[Start Recorded data]
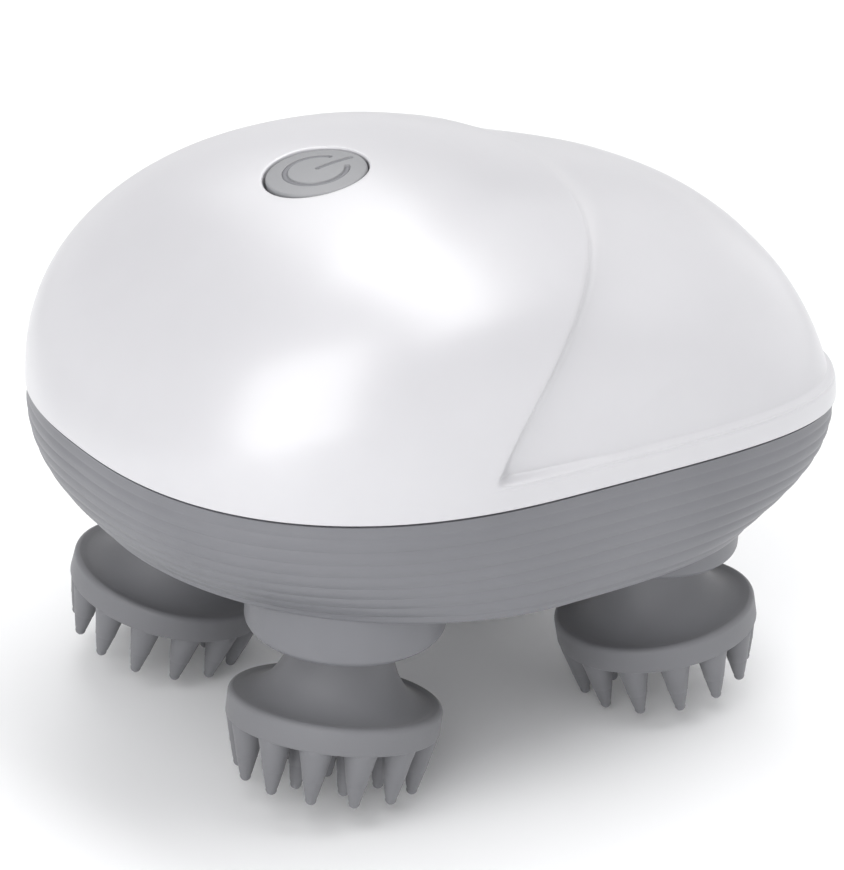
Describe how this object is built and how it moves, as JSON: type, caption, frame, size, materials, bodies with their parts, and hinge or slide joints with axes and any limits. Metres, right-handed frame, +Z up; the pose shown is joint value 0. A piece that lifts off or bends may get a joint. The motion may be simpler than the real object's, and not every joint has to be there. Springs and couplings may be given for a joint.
{
  "type": "scalp massager brush",
  "caption": "Egg-shaped hand-held electric scalp massager with a white domed cover, a grey lower shell, a power button and splayed spinning silicone finger heads.",
  "frame": {"origin": "centre of the outline at the level of the lowest fingertips, where the brush stands on a surface", "axes": "+Z up, +X along the body to the tail end with the grip scoops, +Y to the brush's left; the body is alike on both sides of the XZ plane"},
  "size_m": [0.116, 0.0932, 0.089],
  "materials": {
    "cover": "satin white moulded plastic with a soft gloss",
    "shell": "satin mid-grey moulded plastic",
    "silicone": "matte mid-grey silicone",
    "button": "satin light-grey soft-touch plastic",
    "seal": "matte black rubber",
    "chassis": "matte dark grey plastic",
    "gear": "unpainted acetal",
    "steel": "bright steel",
    "contact": "bright brass",
    "cell": "shrink wrap",
    "board": "green solder mask",
    "switch": "black moulded plastic"
  },
  "bodies": {
    "housing": {"top_cover": "cover", "lower_shell": "shell", "seal_ring": "seal", "charge_plate": "chassis", "charge_pin_1": "contact", "charge_pin_2": "contact", "chassis_plate": "chassis", "motor": "steel", "motor_bracket": "chassis", "battery_cell": "cell", "battery_cradle": "chassis", "circuit_board": "board", "tact_switch": "switch", "button_gasket": "seal", "drive_axle": "steel", "case_screw_1": "steel", "case_screw_2": "steel", "case_screw_3": "steel", "case_screw_4": "steel", "board_screw_1": "steel", "board_screw_2": "steel", "board_screw_3": "steel", "head_bush_front_right": "contact", "head_seal_front_right": "seal", "head_bush_front_left": "contact", "head_seal_front_left": "seal", "head_bush_rear_right": "contact", "head_seal_rear_right": "seal", "head_bush_rear_left": "contact", "head_seal_rear_left": "seal"},
    "button": {"power_button": "button"},
    "drive": {"sun_gear": "gear", "drive_wheel": "gear"},
    "rotor": {"motor_shaft": "steel", "motor_pinion": "contact"},
    "head_front_right": {"head_gear_front_right": "gear", "head_shaft_front_right": "steel", "massage_head_front_right": "silicone", "head_hub_front_right": "chassis"},
    "head_front_left": {"head_gear_front_left": "gear", "head_shaft_front_left": "steel", "massage_head_front_left": "silicone", "head_hub_front_left": "chassis"},
    "head_rear_right": {"head_gear_rear_right": "gear", "head_shaft_rear_right": "steel", "massage_head_rear_right": "silicone", "head_hub_rear_right": "chassis"},
    "head_rear_left": {"head_gear_rear_left": "gear", "head_shaft_rear_left": "steel", "massage_head_rear_left": "silicone", "head_hub_rear_left": "chassis"}
  },
  "joints": [
    {"name": "button_press", "type": "slide", "parent": "housing", "child": "button", "axis": [0.2079, 0, -0.9781], "range_m": [0, 0.001], "stiffness_N_per_m": 2000},
    {"name": "head_front_left_spin", "type": "hinge", "parent": "housing", "child": "head_front_left", "pos_m": [-0.0257, 0.02145, 0.02697], "axis": [0.1711, -0.1325, 0.9763], "continuous": true},
    {"name": "head_front_right_spin", "type": "hinge", "parent": "housing", "child": "head_front_right", "pos_m": [-0.0257, -0.02145, 0.02697], "axis": [0.1711, 0.1325, 0.9763], "continuous": true},
    {"name": "head_rear_right_spin", "type": "hinge", "parent": "housing", "child": "head_rear_right", "pos_m": [0.0297, -0.02145, 0.02697], "axis": [-0.1711, 0.1325, 0.9763], "continuous": true},
    {"name": "head_rear_left_spin", "type": "hinge", "parent": "housing", "child": "head_rear_left", "pos_m": [0.0297, 0.02145, 0.02697], "axis": [-0.1711, -0.1325, 0.9763], "continuous": true},
    {"name": "drive_spin", "type": "hinge", "parent": "housing", "child": "drive", "pos_m": [0.002, 0, 0.04047], "axis": [0, 0, 1], "continuous": true},
    {"name": "motor_spin", "type": "hinge", "parent": "housing", "child": "rotor", "pos_m": [0.02725, 0, 0.04697], "axis": [0, 0, 1], "continuous": true}
  ],
  "couplings": [
    {"joint": "head_front_right_spin", "follows": "head_front_left_spin", "ratio": 1},
    {"joint": "head_rear_right_spin", "follows": "head_front_left_spin", "ratio": 1},
    {"joint": "head_rear_left_spin", "follows": "head_front_left_spin", "ratio": 1},
    {"joint": "drive_spin", "follows": "head_front_left_spin", "ratio": -0.66667},
    {"joint": "motor_spin", "follows": "head_front_left_spin", "ratio": 2.6667}
  ]
}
[End Recorded data]
- _Task requirements_:
Copy out the data shown above without altering anything.

- _Answer to the task_:
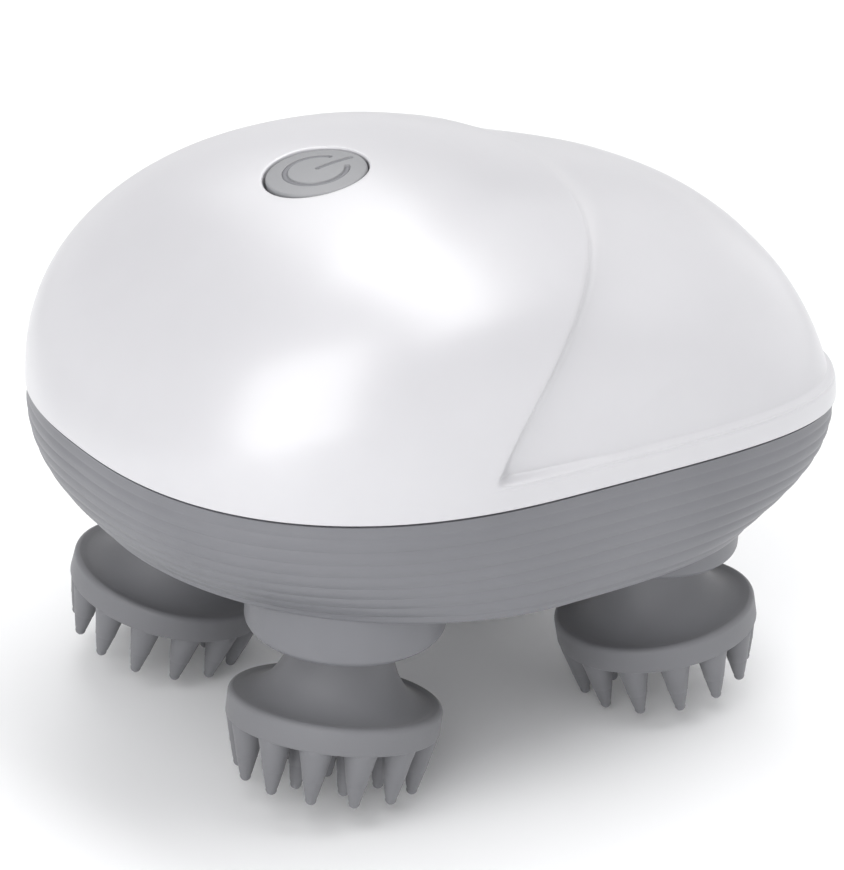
Describe how this object is built and how it moves, as JSON: type, caption, frame, size, materials, bodies with their parts, and hinge or slide joints with axes and any limits. Metres, right-handed frame, +Z up; the pose shown is joint value 0. A piece that lifts off or bends may get a joint. The motion may be simpler than the real object's, and not every joint has to be there. Springs and couplings may be given for a joint.
{
  "type": "scalp massager brush",
  "caption": "Egg-shaped hand-held electric scalp massager with a white domed cover, a grey lower shell, a power button and splayed spinning silicone finger heads.",
  "frame": {"origin": "centre of the outline at the level of the lowest fingertips, where the brush stands on a surface", "axes": "+Z up, +X along the body to the tail end with the grip scoops, +Y to the brush's left; the body is alike on both sides of the XZ plane"},
  "size_m": [0.116, 0.0932, 0.089],
  "materials": {
    "cover": "satin white moulded plastic with a soft gloss",
    "shell": "satin mid-grey moulded plastic",
    "silicone": "matte mid-grey silicone",
    "button": "satin light-grey soft-touch plastic",
    "seal": "matte black rubber",
    "chassis": "matte dark grey plastic",
    "gear": "unpainted acetal",
    "steel": "bright steel",
    "contact": "bright brass",
    "cell": "shrink wrap",
    "board": "green solder mask",
    "switch": "black moulded plastic"
  },
  "bodies": {
    "housing": {"top_cover": "cover", "lower_shell": "shell", "seal_ring": "seal", "charge_plate": "chassis", "charge_pin_1": "contact", "charge_pin_2": "contact", "chassis_plate": "chassis", "motor": "steel", "motor_bracket": "chassis", "battery_cell": "cell", "battery_cradle": "chassis", "circuit_board": "board", "tact_switch": "switch", "button_gasket": "seal", "drive_axle": "steel", "case_screw_1": "steel", "case_screw_2": "steel", "case_screw_3": "steel", "case_screw_4": "steel", "board_screw_1": "steel", "board_screw_2": "steel", "board_screw_3": "steel", "head_bush_front_right": "contact", "head_seal_front_right": "seal", "head_bush_front_left": "contact", "head_seal_front_left": "seal", "head_bush_rear_right": "contact", "head_seal_rear_right": "seal", "head_bush_rear_left": "contact", "head_seal_rear_left": "seal"},
    "button": {"power_button": "button"},
    "drive": {"sun_gear": "gear", "drive_wheel": "gear"},
    "rotor": {"motor_shaft": "steel", "motor_pinion": "contact"},
    "head_front_right": {"head_gear_front_right": "gear", "head_shaft_front_right": "steel", "massage_head_front_right": "silicone", "head_hub_front_right": "chassis"},
    "head_front_left": {"head_gear_front_left": "gear", "head_shaft_front_left": "steel", "massage_head_front_left": "silicone", "head_hub_front_left": "chassis"},
    "head_rear_right": {"head_gear_rear_right": "gear", "head_shaft_rear_right": "steel", "massage_head_rear_right": "silicone", "head_hub_rear_right": "chassis"},
    "head_rear_left": {"head_gear_rear_left": "gear", "head_shaft_rear_left": "steel", "massage_head_rear_left": "silicone", "head_hub_rear_left": "chassis"}
  },
  "joints": [
    {"name": "button_press", "type": "slide", "parent": "housing", "child": "button", "axis": [0.2079, 0, -0.9781], "range_m": [0, 0.001], "stiffness_N_per_m": 2000},
    {"name": "head_front_left_spin", "type": "hinge", "parent": "housing", "child": "head_front_left", "pos_m": [-0.0257, 0.02145, 0.02697], "axis": [0.1711, -0.1325, 0.9763], "continuous": true},
    {"name": "head_front_right_spin", "type": "hinge", "parent": "housing", "child": "head_front_right", "pos_m": [-0.0257, -0.02145, 0.02697], "axis": [0.1711, 0.1325, 0.9763], "continuous": true},
    {"name": "head_rear_right_spin", "type": "hinge", "parent": "housing", "child": "head_rear_right", "pos_m": [0.0297, -0.02145, 0.02697], "axis": [-0.1711, 0.1325, 0.9763], "continuous": true},
    {"name": "head_rear_left_spin", "type": "hinge", "parent": "housing", "child": "head_rear_left", "pos_m": [0.0297, 0.02145, 0.02697], "axis": [-0.1711, -0.1325, 0.9763], "continuous": true},
    {"name": "drive_spin", "type": "hinge", "parent": "housing", "child": "drive", "pos_m": [0.002, 0, 0.04047], "axis": [0, 0, 1], "continuous": true},
    {"name": "motor_spin", "type": "hinge", "parent": "housing", "child": "rotor", "pos_m": [0.02725, 0, 0.04697], "axis": [0, 0, 1], "continuous": true}
  ],
  "couplings": [
    {"joint": "head_front_right_spin", "follows": "head_front_left_spin", "ratio": 1},
    {"joint": "head_rear_right_spin", "follows": "head_front_left_spin", "ratio": 1},
    {"joint": "head_rear_left_spin", "follows": "head_front_left_spin", "ratio": 1},
    {"joint": "drive_spin", "follows": "head_front_left_spin", "ratio": -0.66667},
    {"joint": "motor_spin", "follows": "head_front_left_spin", "ratio": 2.6667}
  ]
}